Which, no doubt, is one secret of her success. From the start, in 1954, when she sold her clothes direct to the public, through the famous Bazaar boutique, she was being protected and looked after by a pair of doting friends. The shop was tremendously innovative, but it was the brainchild not of Quant, but of Archie McNair, who had already brought the first espresso bar to London. Most of the money – and Quant – was supplied by Alexander Plunket Greene, Quant’s boyfriend from Goldsmiths’s art college days, who had come into £5,000 at the age of 21. She married Plunket Greene, who recently died, and remained in partnership with him and McNair until McNair’s retirement.
The two men in the triumvirate deemed it their job to, as McNair said, “protect Mary’s talent”. Plunket Greene was more forthcoming: “She gets ideas, and knows herself that half of them are crazy, path-finding sort of exercises.” It was McNair who weighed up the ideas, judged their likely success or failure, and marketed them. “We have never allowed Mary to design something she didn’t believe in,” McNair once declared. Nor, one can be sure, was Mary allowed to design anything that he didn’t believe in.

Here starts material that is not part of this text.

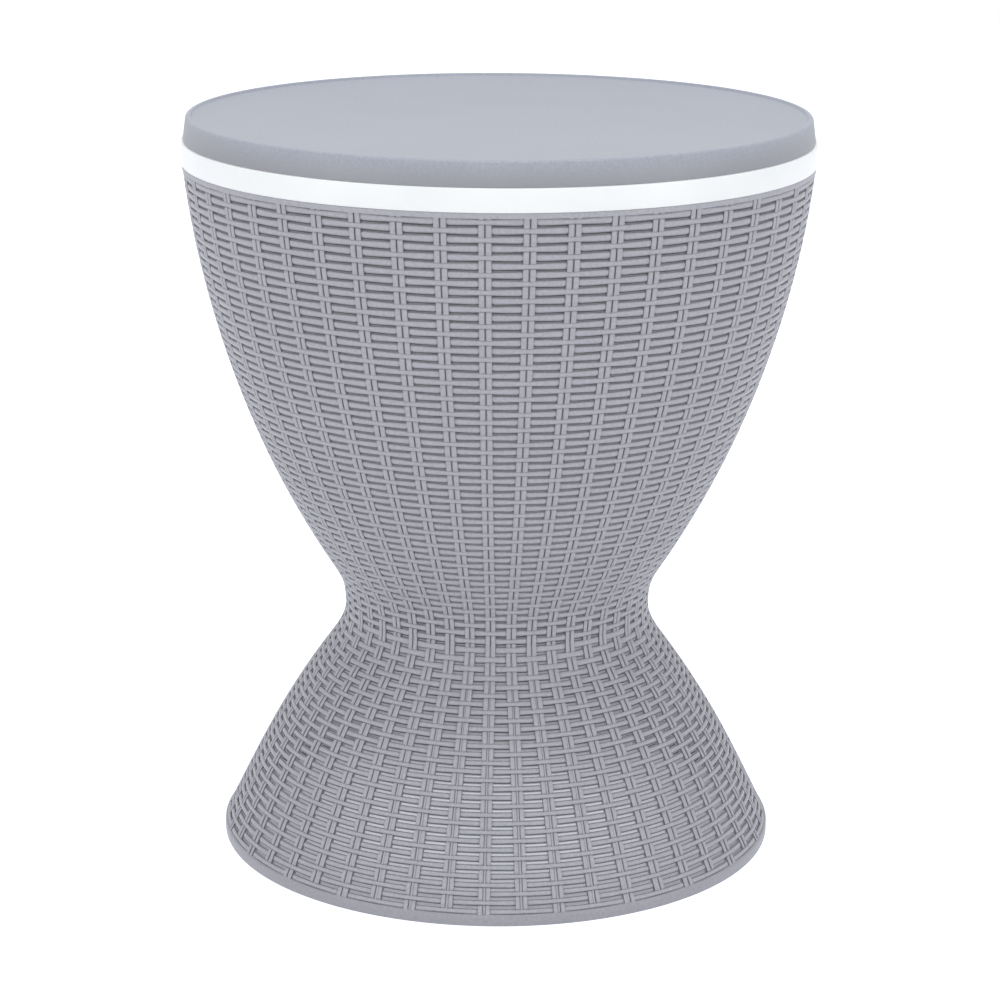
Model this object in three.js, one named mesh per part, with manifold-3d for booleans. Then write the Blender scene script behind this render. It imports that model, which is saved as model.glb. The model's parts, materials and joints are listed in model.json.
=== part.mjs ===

The existence of the back-room boys does dilute the Quant mythology as Sixties icon and fashion genius. She becomes more fashion magpie, given time and space to indulge her fantasies, shrewdly censored by the marketing men. So what? Maybe Quant wouldn’t have been Quant without the dynamic duo behind her. But they sure as hell couldn’t have operated without her enthusiastic, riotous, messy, improvisation. And when it comes right down to it, Mary Quant, blessed and beautiful child, not mother, of the Sixties, appears to have pulled off a pretty witty, fun-packed life.